>>>>

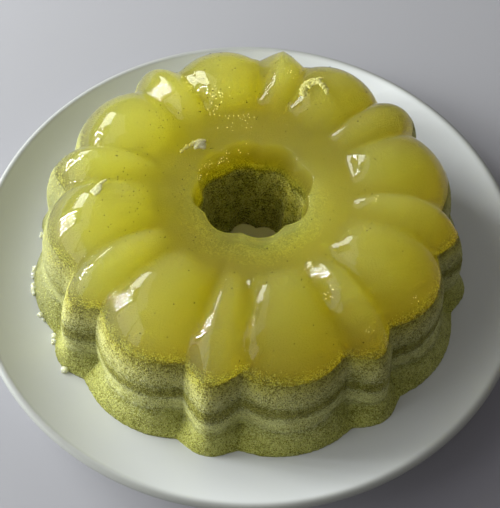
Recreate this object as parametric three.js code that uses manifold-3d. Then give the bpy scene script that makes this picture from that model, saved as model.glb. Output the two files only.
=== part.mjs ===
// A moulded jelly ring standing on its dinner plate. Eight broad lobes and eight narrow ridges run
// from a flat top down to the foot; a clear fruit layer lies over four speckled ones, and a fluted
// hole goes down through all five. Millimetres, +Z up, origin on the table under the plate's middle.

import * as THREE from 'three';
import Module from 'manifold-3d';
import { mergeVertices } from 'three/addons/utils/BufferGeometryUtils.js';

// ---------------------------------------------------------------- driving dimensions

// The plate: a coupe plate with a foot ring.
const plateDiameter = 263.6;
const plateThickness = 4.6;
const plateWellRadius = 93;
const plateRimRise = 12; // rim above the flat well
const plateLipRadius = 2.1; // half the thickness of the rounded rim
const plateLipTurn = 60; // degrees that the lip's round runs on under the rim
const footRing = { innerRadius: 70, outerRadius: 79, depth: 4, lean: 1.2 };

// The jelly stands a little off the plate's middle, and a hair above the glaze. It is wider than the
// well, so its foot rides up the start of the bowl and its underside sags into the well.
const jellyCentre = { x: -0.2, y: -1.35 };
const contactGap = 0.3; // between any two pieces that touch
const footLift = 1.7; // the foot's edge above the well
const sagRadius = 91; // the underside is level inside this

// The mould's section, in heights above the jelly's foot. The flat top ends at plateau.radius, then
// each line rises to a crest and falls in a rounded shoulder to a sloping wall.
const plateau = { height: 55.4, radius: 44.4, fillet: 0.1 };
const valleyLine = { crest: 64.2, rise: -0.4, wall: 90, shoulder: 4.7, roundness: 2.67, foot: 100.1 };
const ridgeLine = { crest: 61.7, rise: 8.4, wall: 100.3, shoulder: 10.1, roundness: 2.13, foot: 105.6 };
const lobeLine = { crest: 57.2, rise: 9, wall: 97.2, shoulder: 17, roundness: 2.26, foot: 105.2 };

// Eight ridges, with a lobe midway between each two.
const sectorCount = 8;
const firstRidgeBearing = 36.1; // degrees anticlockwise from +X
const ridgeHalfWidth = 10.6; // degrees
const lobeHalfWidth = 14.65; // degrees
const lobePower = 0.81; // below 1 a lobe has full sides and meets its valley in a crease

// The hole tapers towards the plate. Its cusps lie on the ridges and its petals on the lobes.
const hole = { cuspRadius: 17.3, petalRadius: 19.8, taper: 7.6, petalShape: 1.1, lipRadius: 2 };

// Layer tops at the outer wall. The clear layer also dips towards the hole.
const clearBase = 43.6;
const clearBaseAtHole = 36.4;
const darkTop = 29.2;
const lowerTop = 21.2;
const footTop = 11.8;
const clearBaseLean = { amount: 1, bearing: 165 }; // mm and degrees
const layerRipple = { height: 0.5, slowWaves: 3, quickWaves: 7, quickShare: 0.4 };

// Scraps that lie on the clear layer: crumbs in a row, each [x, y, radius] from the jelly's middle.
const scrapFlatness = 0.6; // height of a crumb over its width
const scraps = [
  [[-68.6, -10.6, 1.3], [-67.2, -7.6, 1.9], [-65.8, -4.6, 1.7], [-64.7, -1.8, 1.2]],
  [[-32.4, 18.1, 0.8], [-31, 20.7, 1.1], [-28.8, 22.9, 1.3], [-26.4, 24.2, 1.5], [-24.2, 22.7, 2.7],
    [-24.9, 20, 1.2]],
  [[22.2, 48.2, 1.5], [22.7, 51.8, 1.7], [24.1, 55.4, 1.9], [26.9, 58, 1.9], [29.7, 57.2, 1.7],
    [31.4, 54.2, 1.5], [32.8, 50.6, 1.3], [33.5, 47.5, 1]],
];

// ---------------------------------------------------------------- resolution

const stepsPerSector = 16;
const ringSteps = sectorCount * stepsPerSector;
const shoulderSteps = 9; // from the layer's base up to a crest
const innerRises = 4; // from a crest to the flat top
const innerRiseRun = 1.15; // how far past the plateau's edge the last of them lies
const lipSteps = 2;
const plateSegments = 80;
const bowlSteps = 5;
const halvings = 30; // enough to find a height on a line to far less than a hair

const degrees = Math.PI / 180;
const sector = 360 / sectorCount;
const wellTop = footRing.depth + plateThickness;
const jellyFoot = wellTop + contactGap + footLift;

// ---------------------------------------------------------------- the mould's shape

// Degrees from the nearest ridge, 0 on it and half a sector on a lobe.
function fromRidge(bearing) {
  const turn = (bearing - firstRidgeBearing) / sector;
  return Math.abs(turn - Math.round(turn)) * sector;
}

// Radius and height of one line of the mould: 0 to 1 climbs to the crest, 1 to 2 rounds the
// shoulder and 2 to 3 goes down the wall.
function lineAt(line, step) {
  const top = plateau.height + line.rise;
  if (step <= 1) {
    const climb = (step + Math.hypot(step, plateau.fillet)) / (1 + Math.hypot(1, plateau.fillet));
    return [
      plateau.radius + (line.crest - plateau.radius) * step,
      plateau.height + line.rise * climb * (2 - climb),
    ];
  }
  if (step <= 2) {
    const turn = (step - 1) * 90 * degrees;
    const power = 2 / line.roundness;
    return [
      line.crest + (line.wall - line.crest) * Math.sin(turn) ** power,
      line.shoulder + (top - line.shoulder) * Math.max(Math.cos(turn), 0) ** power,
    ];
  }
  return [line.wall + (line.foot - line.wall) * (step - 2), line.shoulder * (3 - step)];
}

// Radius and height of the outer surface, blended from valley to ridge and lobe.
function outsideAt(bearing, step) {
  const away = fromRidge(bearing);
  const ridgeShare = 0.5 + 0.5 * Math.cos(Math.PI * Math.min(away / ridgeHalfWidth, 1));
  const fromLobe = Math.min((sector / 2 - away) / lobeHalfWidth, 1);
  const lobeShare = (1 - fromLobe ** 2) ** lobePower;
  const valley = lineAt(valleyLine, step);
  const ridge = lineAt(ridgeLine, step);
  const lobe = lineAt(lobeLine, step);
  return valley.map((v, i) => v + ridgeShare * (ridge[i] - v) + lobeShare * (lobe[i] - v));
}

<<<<

▶ **Problem**: Print all the data exactly.

▶ **Response to this task**:
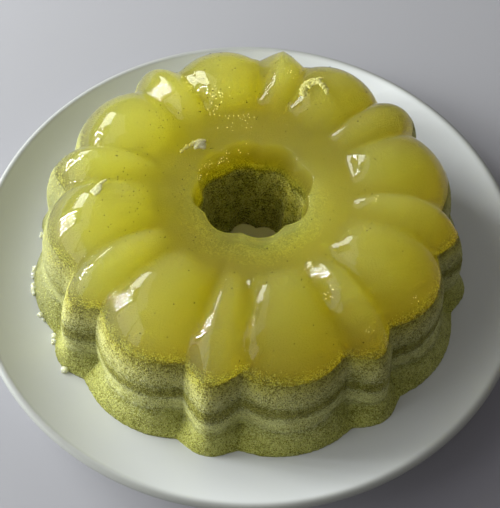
Recreate this object as parametric three.js code that uses manifold-3d. Then give the bpy scene script that makes this picture from that model, saved as model.glb. Output the two files only.
=== part.mjs ===
// A moulded jelly ring standing on its dinner plate. Eight broad lobes and eight narrow ridges run
// from a flat top down to the foot; a clear fruit layer lies over four speckled ones, and a fluted
// hole goes down through all five. Millimetres, +Z up, origin on the table under the plate's middle.

import * as THREE from 'three';
import Module from 'manifold-3d';
import { mergeVertices } from 'three/addons/utils/BufferGeometryUtils.js';

// ---------------------------------------------------------------- driving dimensions

// The plate: a coupe plate with a foot ring.
const plateDiameter = 263.6;
const plateThickness = 4.6;
const plateWellRadius = 93;
const plateRimRise = 12; // rim above the flat well
const plateLipRadius = 2.1; // half the thickness of the rounded rim
const plateLipTurn = 60; // degrees that the lip's round runs on under the rim
const footRing = { innerRadius: 70, outerRadius: 79, depth: 4, lean: 1.2 };

// The jelly stands a little off the plate's middle, and a hair above the glaze. It is wider than the
// well, so its foot rides up the start of the bowl and its underside sags into the well.
const jellyCentre = { x: -0.2, y: -1.35 };
const contactGap = 0.3; // between any two pieces that touch
const footLift = 1.7; // the foot's edge above the well
const sagRadius = 91; // the underside is level inside this

// The mould's section, in heights above the jelly's foot. The flat top ends at plateau.radius, then
// each line rises to a crest and falls in a rounded shoulder to a sloping wall.
const plateau = { height: 55.4, radius: 44.4, fillet: 0.1 };
const valleyLine = { crest: 64.2, rise: -0.4, wall: 90, shoulder: 4.7, roundness: 2.67, foot: 100.1 };
const ridgeLine = { crest: 61.7, rise: 8.4, wall: 100.3, shoulder: 10.1, roundness: 2.13, foot: 105.6 };
const lobeLine = { crest: 57.2, rise: 9, wall: 97.2, shoulder: 17, roundness: 2.26, foot: 105.2 };

// Eight ridges, with a lobe midway between each two.
const sectorCount = 8;
const firstRidgeBearing = 36.1; // degrees anticlockwise from +X
const ridgeHalfWidth = 10.6; // degrees
const lobeHalfWidth = 14.65; // degrees
const lobePower = 0.81; // below 1 a lobe has full sides and meets its valley in a crease

// The hole tapers towards the plate. Its cusps lie on the ridges and its petals on the lobes.
const hole = { cuspRadius: 17.3, petalRadius: 19.8, taper: 7.6, petalShape: 1.1, lipRadius: 2 };

// Layer tops at the outer wall. The clear layer also dips towards the hole.
const clearBase = 43.6;
const clearBaseAtHole = 36.4;
const darkTop = 29.2;
const lowerTop = 21.2;
const footTop = 11.8;
const clearBaseLean = { amount: 1, bearing: 165 }; // mm and degrees
const layerRipple = { height: 0.5, slowWaves: 3, quickWaves: 7, quickShare: 0.4 };

// Scraps that lie on the clear layer: crumbs in a row, each [x, y, radius] from the jelly's middle.
const scrapFlatness = 0.6; // height of a crumb over its width
const scraps = [
  [[-68.6, -10.6, 1.3], [-67.2, -7.6, 1.9], [-65.8, -4.6, 1.7], [-64.7, -1.8, 1.2]],
  [[-32.4, 18.1, 0.8], [-31, 20.7, 1.1], [-28.8, 22.9, 1.3], [-26.4, 24.2, 1.5], [-24.2, 22.7, 2.7],
    [-24.9, 20, 1.2]],
  [[22.2, 48.2, 1.5], [22.7, 51.8, 1.7], [24.1, 55.4, 1.9], [26.9, 58, 1.9], [29.7, 57.2, 1.7],
    [31.4, 54.2, 1.5], [32.8, 50.6, 1.3], [33.5, 47.5, 1]],
];

// ---------------------------------------------------------------- resolution

const stepsPerSector = 16;
const ringSteps = sectorCount * stepsPerSector;
const shoulderSteps = 9; // from the layer's base up to a crest
const innerRises = 4; // from a crest to the flat top
const innerRiseRun = 1.15; // how far past the plateau's edge the last of them lies
const lipSteps = 2;
const plateSegments = 80;
const bowlSteps = 5;
const halvings = 30; // enough to find a height on a line to far less than a hair

const degrees = Math.PI / 180;
const sector = 360 / sectorCount;
const wellTop = footRing.depth + plateThickness;
const jellyFoot = wellTop + contactGap + footLift;

// ---------------------------------------------------------------- the mould's shape

// Degrees from the nearest ridge, 0 on it and half a sector on a lobe.
function fromRidge(bearing) {
  const turn = (bearing - firstRidgeBearing) / sector;
  return Math.abs(turn - Math.round(turn)) * sector;
}

// Radius and height of one line of the mould: 0 to 1 climbs to the crest, 1 to 2 rounds the
// shoulder and 2 to 3 goes down the wall.
function lineAt(line, step) {
  const top = plateau.height + line.rise;
  if (step <= 1) {
    const climb = (step + Math.hypot(step, plateau.fillet)) / (1 + Math.hypot(1, plateau.fillet));
    return [
      plateau.radius + (line.crest - plateau.radius) * step,
      plateau.height + line.rise * climb * (2 - climb),
    ];
  }
  if (step <= 2) {
    const turn = (step - 1) * 90 * degrees;
    const power = 2 / line.roundness;
    return [
      line.crest + (line.wall - line.crest) * Math.sin(turn) ** power,
      line.shoulder + (top - line.shoulder) * Math.max(Math.cos(turn), 0) ** power,
    ];
  }
  return [line.wall + (line.foot - line.wall) * (step - 2), line.shoulder * (3 - step)];
}

// Radius and height of the outer surface, blended from valley to ridge and lobe.
function outsideAt(bearing, step) {
  const away = fromRidge(bearing);
  const ridgeShare = 0.5 + 0.5 * Math.cos(Math.PI * Math.min(away / ridgeHalfWidth, 1));
  const fromLobe = Math.min((sector / 2 - away) / lobeHalfWidth, 1);
  const lobeShare = (1 - fromLobe ** 2) ** lobePower;
  const valley = lineAt(valleyLine, step);
  const ridge = lineAt(ridgeLine, step);
  const lobe = lineAt(lobeLine, step);
  return valley.map((v, i) => v + ridgeShare * (ridge[i] - v) + lobeShare * (lobe[i] - v));
}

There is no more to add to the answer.